All of the data needs to be repeated exactly.
___
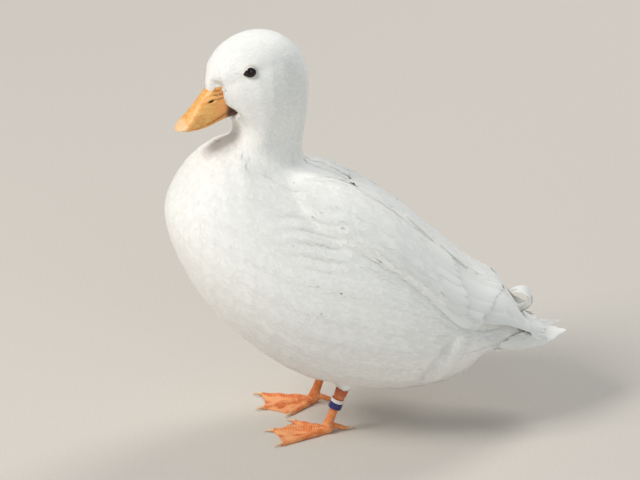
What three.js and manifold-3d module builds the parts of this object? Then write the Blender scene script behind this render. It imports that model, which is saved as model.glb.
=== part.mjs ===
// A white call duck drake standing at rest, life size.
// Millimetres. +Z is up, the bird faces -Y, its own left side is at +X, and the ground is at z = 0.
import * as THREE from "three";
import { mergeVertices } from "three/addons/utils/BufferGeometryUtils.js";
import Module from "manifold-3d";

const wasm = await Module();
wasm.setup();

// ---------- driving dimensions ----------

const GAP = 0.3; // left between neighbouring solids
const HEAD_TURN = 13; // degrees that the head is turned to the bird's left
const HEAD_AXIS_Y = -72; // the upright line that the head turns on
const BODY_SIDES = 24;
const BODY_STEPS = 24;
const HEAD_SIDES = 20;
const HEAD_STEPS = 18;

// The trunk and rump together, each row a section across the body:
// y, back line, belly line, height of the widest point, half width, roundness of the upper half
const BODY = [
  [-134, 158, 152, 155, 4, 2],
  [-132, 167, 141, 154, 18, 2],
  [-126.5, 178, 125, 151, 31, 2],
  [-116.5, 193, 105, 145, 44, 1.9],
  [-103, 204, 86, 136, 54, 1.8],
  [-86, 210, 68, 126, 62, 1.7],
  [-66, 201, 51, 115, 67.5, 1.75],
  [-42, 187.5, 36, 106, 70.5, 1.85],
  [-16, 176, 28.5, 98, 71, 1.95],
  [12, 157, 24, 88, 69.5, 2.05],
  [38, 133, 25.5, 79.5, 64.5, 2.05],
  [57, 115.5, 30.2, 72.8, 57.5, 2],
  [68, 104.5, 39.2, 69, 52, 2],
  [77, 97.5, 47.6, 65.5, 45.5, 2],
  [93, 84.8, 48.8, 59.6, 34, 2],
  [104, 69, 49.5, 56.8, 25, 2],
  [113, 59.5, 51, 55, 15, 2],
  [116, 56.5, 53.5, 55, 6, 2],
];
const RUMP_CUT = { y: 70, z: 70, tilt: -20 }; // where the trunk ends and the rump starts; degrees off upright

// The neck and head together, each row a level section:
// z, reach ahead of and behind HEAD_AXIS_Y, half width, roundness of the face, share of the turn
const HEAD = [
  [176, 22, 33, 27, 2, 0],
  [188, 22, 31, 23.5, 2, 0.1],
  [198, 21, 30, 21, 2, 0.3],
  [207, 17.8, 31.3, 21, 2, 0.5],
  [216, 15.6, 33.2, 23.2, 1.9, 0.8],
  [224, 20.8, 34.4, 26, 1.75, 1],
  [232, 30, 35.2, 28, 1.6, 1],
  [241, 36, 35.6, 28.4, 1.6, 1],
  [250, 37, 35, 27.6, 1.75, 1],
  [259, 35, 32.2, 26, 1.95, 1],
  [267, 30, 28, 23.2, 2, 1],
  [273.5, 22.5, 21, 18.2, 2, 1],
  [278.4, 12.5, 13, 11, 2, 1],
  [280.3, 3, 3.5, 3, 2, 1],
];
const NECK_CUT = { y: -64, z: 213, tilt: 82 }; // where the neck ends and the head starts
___
◆ EXPECTED ANSWER ◆
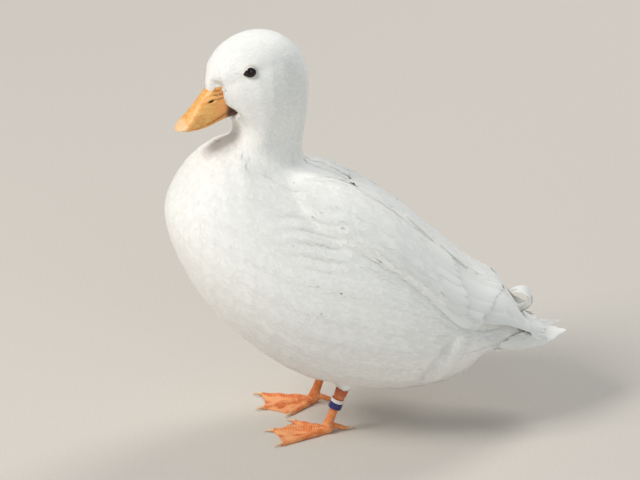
What three.js and manifold-3d module builds the parts of this object? Then write the Blender scene script behind this render. It imports that model, which is saved as model.glb.
=== part.mjs ===
// A white call duck drake standing at rest, life size.
// Millimetres. +Z is up, the bird faces -Y, its own left side is at +X, and the ground is at z = 0.
import * as THREE from "three";
import { mergeVertices } from "three/addons/utils/BufferGeometryUtils.js";
import Module from "manifold-3d";

const wasm = await Module();
wasm.setup();

// ---------- driving dimensions ----------

const GAP = 0.3; // left between neighbouring solids
const HEAD_TURN = 13; // degrees that the head is turned to the bird's left
const HEAD_AXIS_Y = -72; // the upright line that the head turns on
const BODY_SIDES = 24;
const BODY_STEPS = 24;
const HEAD_SIDES = 20;
const HEAD_STEPS = 18;

// The trunk and rump together, each row a section across the body:
// y, back line, belly line, height of the widest point, half width, roundness of the upper half
const BODY = [
  [-134, 158, 152, 155, 4, 2],
  [-132, 167, 141, 154, 18, 2],
  [-126.5, 178, 125, 151, 31, 2],
  [-116.5, 193, 105, 145, 44, 1.9],
  [-103, 204, 86, 136, 54, 1.8],
  [-86, 210, 68, 126, 62, 1.7],
  [-66, 201, 51, 115, 67.5, 1.75],
  [-42, 187.5, 36, 106, 70.5, 1.85],
  [-16, 176, 28.5, 98, 71, 1.95],
  [12, 157, 24, 88, 69.5, 2.05],
  [38, 133, 25.5, 79.5, 64.5, 2.05],
  [57, 115.5, 30.2, 72.8, 57.5, 2],
  [68, 104.5, 39.2, 69, 52, 2],
  [77, 97.5, 47.6, 65.5, 45.5, 2],
  [93, 84.8, 48.8, 59.6, 34, 2],
  [104, 69, 49.5, 56.8, 25, 2],
  [113, 59.5, 51, 55, 15, 2],
  [116, 56.5, 53.5, 55, 6, 2],
];
const RUMP_CUT = { y: 70, z: 70, tilt: -20 }; // where the trunk ends and the rump starts; degrees off upright

// The neck and head together, each row a level section:
// z, reach ahead of and behind HEAD_AXIS_Y, half width, roundness of the face, share of the turn
const HEAD = [
  [176, 22, 33, 27, 2, 0],
  [188, 22, 31, 23.5, 2, 0.1],
  [198, 21, 30, 21, 2, 0.3],
  [207, 17.8, 31.3, 21, 2, 0.5],
  [216, 15.6, 33.2, 23.2, 1.9, 0.8],
  [224, 20.8, 34.4, 26, 1.75, 1],
  [232, 30, 35.2, 28, 1.6, 1],
  [241, 36, 35.6, 28.4, 1.6, 1],
  [250, 37, 35, 27.6, 1.75, 1],
  [259, 35, 32.2, 26, 1.95, 1],
  [267, 30, 28, 23.2, 2, 1],
  [273.5, 22.5, 21, 18.2, 2, 1],
  [278.4, 12.5, 13, 11, 2, 1],
  [280.3, 3, 3.5, 3, 2, 1],
];
const NECK_CUT = { y: -64, z: 213, tilt: 82 }; // where the neck ends and the head starts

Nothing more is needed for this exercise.